Dataset section:

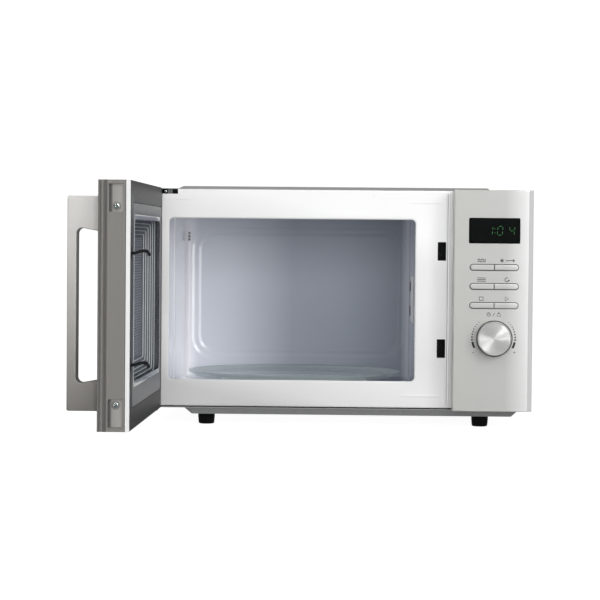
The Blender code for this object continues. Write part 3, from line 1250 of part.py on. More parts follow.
front_frame()
oven_cavity()
outer_cabinet()
base_plate()
rear_panel()
feet()
hinges()
door_frame()
door_layers()
door_handle()
latch()
switches()
control_panel()
display()
controls()
turntable()
microwave_source()
power_parts()
fan()
small_works()
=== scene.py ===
import json
import math

import bmesh
import bpy
import numpy as np
from mathutils import Matrix, Vector


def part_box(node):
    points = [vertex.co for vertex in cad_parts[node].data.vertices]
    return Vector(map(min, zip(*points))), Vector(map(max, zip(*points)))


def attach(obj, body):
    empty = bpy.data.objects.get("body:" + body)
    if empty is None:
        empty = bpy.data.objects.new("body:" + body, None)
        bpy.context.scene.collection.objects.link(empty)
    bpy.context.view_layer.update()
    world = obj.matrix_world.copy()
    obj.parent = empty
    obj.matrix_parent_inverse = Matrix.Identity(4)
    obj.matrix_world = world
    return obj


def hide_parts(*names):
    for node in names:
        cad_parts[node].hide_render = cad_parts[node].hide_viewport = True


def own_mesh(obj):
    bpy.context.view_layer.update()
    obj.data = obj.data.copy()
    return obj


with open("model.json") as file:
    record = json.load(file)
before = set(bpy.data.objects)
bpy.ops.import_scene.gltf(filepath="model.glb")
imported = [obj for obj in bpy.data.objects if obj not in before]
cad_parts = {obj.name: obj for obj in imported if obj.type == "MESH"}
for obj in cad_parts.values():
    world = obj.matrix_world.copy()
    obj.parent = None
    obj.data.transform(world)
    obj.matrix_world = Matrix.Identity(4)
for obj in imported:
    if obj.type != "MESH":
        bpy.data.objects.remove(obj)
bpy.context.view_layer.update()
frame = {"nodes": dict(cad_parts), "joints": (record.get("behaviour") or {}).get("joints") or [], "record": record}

# Sizes below are millimetres in the body frame: x = 0 on the body's middle, y = 0 on the front plate's face,
# z = 0 on the worktop. Door pieces are given as if the door were shut.
mm = 0.001
turntable = {"centre": (-53.85, 150.65), "radius": 133.75, "low": 52.6, "axle": 46.8, "track": 88,
             "turnBy": 30}
hingeLine = (-220.8, -14.0, 0)  # upright, through both hinge pins
shift = np.array([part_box("control_panel")[1].x - 0.2325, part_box("front_frame")[0].y, 0.0])
hinge = next(j for j in frame["joints"] if j["name"] == "door_hinge")
hingePoint = np.array(hinge["pos_m"])
doorTurn = math.radians(hinge["range_deg"][0])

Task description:
Everything from the line with "control_panel()" through the line with "bpy.context.scene.collection.objects.link(empty)" is to be output exactly; leave out all other lines.

Finished task:
control_panel()
display()
controls()
turntable()
microwave_source()
power_parts()
fan()
small_works()
=== scene.py ===
import json
import math

import bmesh
import bpy
import numpy as np
from mathutils import Matrix, Vector


def part_box(node):
    points = [vertex.co for vertex in cad_parts[node].data.vertices]
    return Vector(map(min, zip(*points))), Vector(map(max, zip(*points)))


def attach(obj, body):
    empty = bpy.data.objects.get("body:" + body)
    if empty is None:
        empty = bpy.data.objects.new("body:" + body, None)
        bpy.context.scene.collection.objects.link(empty)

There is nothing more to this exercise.